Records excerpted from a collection
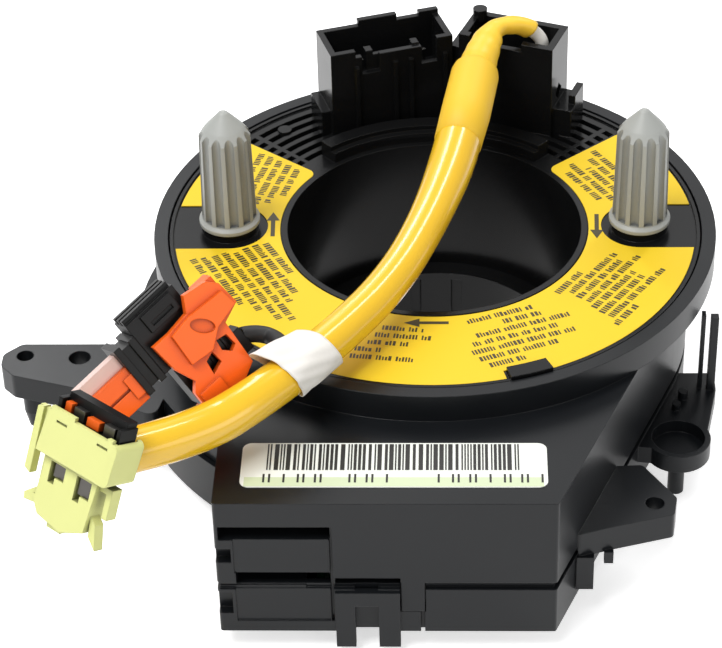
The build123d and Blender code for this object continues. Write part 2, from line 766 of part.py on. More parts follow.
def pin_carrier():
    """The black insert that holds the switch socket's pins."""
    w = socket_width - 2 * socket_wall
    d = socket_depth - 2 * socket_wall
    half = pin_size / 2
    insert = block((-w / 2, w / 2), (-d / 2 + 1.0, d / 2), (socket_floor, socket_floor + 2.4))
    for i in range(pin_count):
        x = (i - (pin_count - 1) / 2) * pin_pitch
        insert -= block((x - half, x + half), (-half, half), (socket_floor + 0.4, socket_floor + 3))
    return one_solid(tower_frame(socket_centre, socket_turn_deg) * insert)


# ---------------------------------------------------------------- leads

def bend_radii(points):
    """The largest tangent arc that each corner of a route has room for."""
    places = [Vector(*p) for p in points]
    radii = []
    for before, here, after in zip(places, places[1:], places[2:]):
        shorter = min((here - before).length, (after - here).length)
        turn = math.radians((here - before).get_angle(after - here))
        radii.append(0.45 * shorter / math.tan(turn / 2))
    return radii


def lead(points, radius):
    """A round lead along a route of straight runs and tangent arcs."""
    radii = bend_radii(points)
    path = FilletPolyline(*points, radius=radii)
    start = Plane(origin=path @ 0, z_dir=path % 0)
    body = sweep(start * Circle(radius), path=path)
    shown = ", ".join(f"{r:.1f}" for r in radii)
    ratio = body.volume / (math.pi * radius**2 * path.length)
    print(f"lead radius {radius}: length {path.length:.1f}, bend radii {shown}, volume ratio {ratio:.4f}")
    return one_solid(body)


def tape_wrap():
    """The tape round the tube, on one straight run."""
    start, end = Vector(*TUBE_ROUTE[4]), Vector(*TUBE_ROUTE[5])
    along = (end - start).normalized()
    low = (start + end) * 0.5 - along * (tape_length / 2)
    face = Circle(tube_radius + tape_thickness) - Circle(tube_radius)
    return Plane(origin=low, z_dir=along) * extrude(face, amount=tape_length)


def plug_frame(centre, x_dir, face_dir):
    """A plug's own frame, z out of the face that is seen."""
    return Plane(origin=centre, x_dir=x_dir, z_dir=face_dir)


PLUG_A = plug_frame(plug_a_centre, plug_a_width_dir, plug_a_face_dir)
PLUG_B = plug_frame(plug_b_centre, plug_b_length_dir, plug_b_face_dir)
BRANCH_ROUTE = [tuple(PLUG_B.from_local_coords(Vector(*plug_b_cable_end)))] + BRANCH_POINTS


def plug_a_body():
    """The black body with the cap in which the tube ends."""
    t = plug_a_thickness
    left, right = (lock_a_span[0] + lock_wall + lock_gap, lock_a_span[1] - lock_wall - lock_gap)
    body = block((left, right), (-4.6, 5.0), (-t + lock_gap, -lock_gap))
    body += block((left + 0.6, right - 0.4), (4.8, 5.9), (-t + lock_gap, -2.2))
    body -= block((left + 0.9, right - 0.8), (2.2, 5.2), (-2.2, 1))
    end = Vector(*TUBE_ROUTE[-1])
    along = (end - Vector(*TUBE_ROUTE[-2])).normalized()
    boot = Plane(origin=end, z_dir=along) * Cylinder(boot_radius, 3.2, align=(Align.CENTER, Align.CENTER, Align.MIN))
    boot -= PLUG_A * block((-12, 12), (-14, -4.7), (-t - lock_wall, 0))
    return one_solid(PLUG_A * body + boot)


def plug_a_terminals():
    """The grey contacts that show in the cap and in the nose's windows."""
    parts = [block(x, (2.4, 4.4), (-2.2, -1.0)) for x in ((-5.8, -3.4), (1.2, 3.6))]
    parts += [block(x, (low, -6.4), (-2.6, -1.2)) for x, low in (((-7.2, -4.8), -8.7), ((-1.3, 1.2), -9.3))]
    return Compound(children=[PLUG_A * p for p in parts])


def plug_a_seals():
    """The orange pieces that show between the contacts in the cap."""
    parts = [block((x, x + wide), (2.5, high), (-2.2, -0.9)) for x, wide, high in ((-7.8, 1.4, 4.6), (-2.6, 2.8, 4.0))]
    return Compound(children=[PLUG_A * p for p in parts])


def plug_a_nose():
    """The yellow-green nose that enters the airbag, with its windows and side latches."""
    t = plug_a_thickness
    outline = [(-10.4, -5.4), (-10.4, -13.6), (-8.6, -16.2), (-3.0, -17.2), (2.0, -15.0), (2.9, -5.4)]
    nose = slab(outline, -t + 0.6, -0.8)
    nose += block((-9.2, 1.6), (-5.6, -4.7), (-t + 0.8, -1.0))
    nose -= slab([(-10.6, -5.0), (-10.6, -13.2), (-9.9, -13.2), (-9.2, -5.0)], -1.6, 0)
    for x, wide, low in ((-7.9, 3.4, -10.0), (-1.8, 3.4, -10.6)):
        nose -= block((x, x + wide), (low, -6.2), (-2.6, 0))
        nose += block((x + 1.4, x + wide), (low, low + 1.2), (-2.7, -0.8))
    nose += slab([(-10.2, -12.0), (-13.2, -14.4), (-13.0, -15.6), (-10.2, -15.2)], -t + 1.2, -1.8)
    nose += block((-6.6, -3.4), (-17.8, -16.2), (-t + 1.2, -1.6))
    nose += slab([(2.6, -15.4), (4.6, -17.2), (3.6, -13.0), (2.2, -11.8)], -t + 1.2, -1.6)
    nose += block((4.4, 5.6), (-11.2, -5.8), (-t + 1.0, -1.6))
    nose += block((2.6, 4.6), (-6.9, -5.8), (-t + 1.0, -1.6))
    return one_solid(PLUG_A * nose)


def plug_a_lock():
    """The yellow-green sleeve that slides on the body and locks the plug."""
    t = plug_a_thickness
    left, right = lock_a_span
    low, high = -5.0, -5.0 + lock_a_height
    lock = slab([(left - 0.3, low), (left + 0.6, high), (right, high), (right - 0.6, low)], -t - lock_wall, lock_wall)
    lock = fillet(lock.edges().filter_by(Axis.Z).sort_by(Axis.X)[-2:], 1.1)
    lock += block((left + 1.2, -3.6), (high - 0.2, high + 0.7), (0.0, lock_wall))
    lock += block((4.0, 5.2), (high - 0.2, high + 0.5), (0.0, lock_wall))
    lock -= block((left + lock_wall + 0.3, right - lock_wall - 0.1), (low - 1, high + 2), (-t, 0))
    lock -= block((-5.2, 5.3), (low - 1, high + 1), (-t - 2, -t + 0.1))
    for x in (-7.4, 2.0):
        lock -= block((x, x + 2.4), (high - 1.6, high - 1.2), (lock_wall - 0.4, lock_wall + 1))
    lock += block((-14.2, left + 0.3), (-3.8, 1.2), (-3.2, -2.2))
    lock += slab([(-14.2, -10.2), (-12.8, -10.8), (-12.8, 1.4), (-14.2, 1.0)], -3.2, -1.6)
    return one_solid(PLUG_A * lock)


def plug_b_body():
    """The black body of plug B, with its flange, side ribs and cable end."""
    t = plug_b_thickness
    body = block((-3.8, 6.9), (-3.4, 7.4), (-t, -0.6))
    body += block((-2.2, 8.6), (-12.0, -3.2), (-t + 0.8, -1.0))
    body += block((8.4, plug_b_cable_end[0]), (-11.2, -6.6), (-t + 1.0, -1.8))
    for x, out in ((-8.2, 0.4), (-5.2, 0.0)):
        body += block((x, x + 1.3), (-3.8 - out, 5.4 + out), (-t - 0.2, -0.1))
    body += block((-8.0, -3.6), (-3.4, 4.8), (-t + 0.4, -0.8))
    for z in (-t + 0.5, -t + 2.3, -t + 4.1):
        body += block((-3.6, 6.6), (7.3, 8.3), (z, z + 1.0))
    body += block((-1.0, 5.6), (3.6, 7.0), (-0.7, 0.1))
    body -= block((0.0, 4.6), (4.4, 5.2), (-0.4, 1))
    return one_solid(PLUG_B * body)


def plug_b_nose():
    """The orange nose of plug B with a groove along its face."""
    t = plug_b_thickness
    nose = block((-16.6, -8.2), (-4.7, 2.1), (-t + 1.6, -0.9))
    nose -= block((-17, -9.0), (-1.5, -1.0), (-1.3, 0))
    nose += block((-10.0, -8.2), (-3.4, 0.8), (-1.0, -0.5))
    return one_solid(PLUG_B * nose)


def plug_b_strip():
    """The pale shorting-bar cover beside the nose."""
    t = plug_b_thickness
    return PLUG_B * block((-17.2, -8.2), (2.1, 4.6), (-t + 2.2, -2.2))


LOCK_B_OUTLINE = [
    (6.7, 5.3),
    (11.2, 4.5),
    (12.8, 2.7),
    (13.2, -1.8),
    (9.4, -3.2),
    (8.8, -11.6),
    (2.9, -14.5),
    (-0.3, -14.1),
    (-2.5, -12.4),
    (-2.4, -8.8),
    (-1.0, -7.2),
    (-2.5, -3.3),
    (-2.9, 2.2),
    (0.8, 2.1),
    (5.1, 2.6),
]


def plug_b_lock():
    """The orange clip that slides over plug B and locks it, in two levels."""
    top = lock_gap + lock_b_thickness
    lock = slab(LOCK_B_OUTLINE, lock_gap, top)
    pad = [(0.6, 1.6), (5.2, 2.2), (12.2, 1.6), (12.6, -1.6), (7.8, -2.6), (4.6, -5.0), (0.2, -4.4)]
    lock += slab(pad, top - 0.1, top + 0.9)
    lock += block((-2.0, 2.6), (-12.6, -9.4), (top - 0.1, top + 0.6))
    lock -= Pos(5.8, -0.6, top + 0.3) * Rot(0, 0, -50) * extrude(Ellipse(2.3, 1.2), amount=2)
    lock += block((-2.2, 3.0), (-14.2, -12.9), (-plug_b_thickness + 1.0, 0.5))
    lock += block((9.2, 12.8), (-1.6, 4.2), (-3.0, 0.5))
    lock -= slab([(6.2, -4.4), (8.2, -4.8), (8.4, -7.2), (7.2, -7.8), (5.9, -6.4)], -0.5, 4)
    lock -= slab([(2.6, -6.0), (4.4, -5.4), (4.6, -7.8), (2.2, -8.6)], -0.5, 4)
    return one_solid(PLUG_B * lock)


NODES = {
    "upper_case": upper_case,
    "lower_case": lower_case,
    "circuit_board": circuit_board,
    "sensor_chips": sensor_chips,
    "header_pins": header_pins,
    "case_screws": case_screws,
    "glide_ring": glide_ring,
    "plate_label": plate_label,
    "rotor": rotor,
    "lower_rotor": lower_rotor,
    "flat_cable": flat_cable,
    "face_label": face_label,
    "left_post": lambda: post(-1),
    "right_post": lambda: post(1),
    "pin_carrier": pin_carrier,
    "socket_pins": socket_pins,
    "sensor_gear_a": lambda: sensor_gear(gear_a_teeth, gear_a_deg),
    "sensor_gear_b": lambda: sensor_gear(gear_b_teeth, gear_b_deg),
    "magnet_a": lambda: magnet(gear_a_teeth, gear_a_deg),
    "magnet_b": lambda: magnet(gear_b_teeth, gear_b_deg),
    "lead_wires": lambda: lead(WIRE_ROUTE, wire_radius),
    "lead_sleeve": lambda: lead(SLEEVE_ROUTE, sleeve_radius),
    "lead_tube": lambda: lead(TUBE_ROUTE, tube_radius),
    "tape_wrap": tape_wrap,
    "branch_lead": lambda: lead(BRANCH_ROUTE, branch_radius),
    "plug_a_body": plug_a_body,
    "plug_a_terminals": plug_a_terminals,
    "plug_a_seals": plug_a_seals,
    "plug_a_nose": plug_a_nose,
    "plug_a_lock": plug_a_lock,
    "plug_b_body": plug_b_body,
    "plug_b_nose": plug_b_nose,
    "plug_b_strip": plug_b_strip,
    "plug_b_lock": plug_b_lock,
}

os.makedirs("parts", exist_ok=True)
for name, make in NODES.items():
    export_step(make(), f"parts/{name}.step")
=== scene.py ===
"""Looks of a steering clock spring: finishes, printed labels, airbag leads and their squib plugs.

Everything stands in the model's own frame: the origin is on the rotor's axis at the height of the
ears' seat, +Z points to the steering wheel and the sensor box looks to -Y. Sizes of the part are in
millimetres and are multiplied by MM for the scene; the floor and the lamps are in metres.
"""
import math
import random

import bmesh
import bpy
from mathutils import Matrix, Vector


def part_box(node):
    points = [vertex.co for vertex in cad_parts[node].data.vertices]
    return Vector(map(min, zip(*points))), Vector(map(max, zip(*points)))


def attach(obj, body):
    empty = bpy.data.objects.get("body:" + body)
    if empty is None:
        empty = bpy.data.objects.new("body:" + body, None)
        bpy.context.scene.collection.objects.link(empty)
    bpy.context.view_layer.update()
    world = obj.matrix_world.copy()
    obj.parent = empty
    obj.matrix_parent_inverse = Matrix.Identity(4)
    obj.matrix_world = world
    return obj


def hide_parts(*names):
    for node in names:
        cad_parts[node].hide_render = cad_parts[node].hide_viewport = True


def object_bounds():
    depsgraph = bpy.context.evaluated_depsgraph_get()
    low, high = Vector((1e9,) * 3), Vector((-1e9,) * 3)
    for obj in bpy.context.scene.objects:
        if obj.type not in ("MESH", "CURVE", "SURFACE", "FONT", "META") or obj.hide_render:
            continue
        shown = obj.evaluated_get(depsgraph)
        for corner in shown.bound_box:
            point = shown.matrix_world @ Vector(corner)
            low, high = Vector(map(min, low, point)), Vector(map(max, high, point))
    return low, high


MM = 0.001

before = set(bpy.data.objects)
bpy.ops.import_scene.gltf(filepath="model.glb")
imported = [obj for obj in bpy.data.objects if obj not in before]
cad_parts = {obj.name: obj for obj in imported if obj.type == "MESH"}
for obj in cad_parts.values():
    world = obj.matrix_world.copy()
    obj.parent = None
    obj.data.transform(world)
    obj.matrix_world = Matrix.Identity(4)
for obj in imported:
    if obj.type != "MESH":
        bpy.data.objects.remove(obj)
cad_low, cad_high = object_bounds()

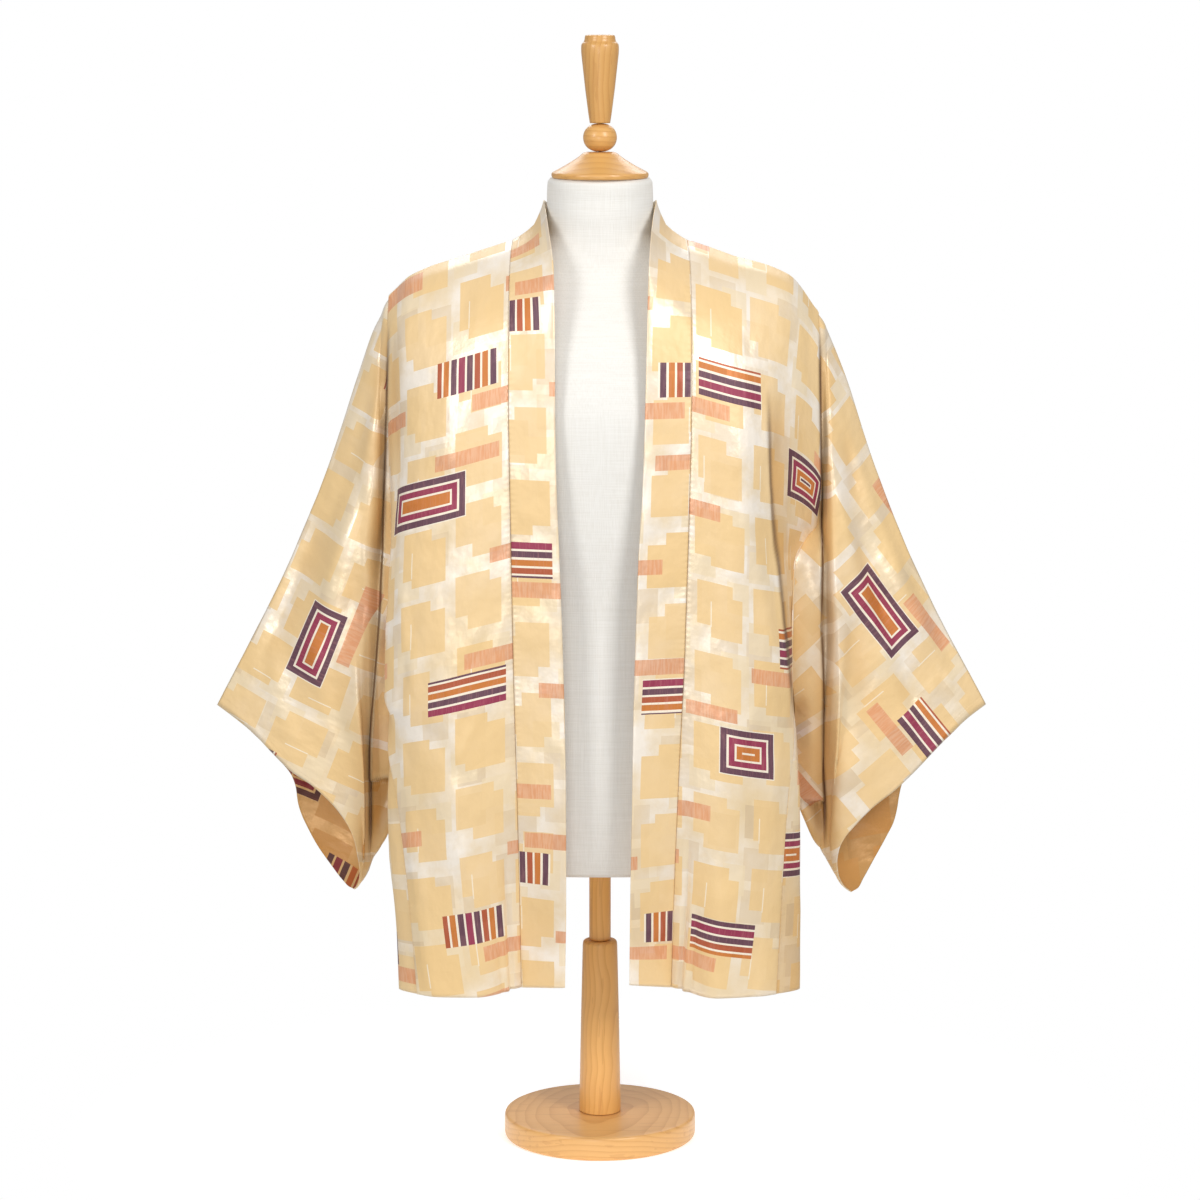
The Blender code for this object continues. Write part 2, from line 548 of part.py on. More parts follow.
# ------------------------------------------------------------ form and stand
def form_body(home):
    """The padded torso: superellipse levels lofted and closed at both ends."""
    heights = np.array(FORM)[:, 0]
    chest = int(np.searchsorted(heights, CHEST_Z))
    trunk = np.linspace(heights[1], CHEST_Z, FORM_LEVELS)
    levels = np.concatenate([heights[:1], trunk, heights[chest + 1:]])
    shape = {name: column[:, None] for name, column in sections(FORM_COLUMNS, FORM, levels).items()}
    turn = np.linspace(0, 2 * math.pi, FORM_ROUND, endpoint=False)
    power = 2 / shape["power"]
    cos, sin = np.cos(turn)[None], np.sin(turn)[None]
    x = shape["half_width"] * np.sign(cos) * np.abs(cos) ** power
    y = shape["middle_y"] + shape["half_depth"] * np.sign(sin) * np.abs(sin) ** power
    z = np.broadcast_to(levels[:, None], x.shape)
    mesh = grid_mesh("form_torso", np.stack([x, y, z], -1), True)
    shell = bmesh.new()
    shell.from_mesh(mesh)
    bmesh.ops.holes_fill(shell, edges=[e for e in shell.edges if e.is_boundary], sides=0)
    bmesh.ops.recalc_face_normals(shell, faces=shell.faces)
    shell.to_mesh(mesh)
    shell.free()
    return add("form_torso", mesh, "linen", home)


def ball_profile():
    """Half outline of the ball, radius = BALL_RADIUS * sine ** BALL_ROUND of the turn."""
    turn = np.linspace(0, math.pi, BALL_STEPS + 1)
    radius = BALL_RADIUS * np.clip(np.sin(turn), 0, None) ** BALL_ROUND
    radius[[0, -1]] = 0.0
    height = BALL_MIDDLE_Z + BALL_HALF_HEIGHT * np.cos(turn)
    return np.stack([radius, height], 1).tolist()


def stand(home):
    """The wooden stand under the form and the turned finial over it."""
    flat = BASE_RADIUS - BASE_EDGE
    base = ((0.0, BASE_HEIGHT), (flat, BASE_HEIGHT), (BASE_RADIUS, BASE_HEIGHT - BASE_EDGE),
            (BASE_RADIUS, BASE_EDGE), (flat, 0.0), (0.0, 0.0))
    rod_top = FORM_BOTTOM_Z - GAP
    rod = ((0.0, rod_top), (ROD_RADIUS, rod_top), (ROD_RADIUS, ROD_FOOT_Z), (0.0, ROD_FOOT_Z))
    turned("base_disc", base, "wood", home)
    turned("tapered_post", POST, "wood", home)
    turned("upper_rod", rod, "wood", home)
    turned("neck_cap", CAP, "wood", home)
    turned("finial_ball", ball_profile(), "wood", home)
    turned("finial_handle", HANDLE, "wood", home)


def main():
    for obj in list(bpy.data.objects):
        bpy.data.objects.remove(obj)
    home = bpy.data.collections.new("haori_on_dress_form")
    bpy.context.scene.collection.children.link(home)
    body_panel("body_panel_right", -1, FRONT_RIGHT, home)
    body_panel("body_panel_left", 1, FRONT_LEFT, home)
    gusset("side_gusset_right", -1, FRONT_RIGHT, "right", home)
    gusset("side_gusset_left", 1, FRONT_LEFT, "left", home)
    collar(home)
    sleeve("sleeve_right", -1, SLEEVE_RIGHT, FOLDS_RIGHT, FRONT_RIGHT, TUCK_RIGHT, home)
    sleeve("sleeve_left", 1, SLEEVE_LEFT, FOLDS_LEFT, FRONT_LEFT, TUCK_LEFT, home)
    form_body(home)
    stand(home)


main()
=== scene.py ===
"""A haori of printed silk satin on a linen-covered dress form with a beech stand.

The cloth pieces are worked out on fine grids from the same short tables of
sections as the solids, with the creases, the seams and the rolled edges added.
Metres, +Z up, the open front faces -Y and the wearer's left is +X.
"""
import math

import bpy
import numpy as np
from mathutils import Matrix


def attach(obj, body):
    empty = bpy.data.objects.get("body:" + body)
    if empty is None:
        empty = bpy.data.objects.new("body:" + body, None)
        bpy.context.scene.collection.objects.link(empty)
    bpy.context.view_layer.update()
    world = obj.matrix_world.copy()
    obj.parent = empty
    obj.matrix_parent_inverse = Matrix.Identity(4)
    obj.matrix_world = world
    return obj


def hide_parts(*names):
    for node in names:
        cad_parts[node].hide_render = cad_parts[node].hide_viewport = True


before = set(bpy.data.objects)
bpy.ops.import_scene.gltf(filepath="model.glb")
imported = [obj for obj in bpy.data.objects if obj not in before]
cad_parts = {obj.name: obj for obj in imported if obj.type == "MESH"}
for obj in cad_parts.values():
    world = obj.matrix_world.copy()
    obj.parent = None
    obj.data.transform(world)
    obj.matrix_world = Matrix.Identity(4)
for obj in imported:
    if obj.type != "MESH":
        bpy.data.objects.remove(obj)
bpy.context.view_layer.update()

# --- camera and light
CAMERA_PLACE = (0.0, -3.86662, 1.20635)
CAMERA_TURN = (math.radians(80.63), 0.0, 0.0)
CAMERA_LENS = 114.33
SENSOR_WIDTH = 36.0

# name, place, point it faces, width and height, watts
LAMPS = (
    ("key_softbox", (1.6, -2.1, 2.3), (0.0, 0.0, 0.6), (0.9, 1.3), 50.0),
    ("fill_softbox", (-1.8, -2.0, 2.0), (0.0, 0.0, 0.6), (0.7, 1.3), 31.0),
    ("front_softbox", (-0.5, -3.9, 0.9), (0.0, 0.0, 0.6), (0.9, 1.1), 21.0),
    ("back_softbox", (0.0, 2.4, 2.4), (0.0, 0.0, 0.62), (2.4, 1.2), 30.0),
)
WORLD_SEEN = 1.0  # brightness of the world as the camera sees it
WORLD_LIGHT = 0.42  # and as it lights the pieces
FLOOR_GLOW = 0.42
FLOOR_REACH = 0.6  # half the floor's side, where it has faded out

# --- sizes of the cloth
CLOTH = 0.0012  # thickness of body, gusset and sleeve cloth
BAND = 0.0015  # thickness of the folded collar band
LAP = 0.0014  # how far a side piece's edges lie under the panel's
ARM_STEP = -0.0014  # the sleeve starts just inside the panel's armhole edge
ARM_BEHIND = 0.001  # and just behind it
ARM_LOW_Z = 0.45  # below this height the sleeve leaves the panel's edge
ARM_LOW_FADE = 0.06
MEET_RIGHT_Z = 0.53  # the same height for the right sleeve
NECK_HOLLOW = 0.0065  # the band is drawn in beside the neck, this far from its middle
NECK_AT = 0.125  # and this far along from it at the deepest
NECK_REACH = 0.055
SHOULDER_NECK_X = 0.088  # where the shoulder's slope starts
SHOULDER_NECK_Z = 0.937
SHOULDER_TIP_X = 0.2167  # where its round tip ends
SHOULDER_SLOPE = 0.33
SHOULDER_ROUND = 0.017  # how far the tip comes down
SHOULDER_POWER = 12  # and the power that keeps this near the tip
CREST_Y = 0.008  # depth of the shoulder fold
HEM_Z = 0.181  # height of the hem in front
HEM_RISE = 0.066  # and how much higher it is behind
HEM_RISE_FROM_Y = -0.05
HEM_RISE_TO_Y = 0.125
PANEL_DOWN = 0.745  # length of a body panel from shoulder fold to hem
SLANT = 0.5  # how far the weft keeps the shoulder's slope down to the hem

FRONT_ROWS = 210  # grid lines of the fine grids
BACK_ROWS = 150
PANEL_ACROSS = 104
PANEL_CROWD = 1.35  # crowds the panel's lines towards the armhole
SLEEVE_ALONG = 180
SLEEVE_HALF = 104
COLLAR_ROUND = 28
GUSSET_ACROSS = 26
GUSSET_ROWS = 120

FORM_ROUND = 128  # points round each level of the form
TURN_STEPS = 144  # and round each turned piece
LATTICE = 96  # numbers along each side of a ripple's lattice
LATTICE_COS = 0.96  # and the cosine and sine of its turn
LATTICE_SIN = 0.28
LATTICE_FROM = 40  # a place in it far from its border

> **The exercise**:
Using the material above, quote the first line and each line after it, stopping at and including the line that holds "return radii".

> **Answer to the task**:
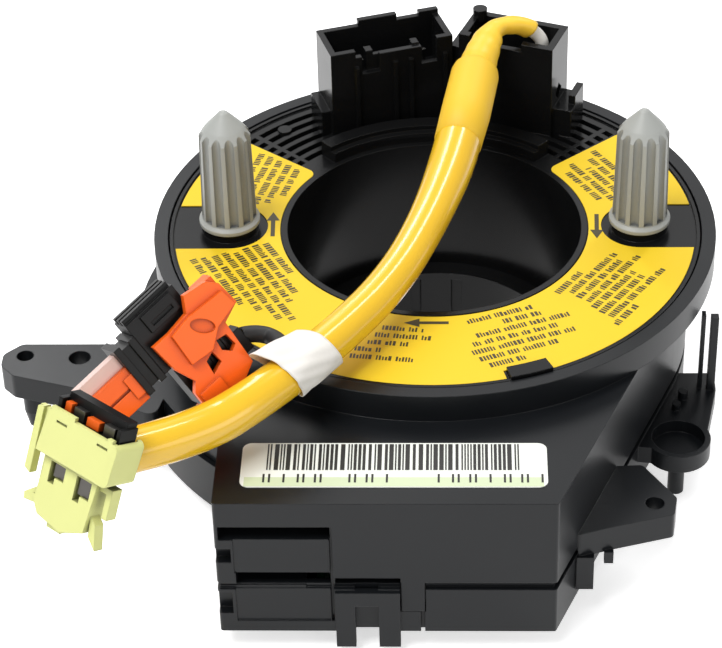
The build123d and Blender code for this object continues. Write part 2, from line 766 of part.py on. More parts follow.
def pin_carrier():
    """The black insert that holds the switch socket's pins."""
    w = socket_width - 2 * socket_wall
    d = socket_depth - 2 * socket_wall
    half = pin_size / 2
    insert = block((-w / 2, w / 2), (-d / 2 + 1.0, d / 2), (socket_floor, socket_floor + 2.4))
    for i in range(pin_count):
        x = (i - (pin_count - 1) / 2) * pin_pitch
        insert -= block((x - half, x + half), (-half, half), (socket_floor + 0.4, socket_floor + 3))
    return one_solid(tower_frame(socket_centre, socket_turn_deg) * insert)


# ---------------------------------------------------------------- leads

def bend_radii(points):
    """The largest tangent arc that each corner of a route has room for."""
    places = [Vector(*p) for p in points]
    radii = []
    for before, here, after in zip(places, places[1:], places[2:]):
        shorter = min((here - before).length, (after - here).length)
        turn = math.radians((here - before).get_angle(after - here))
        radii.append(0.45 * shorter / math.tan(turn / 2))
    return radii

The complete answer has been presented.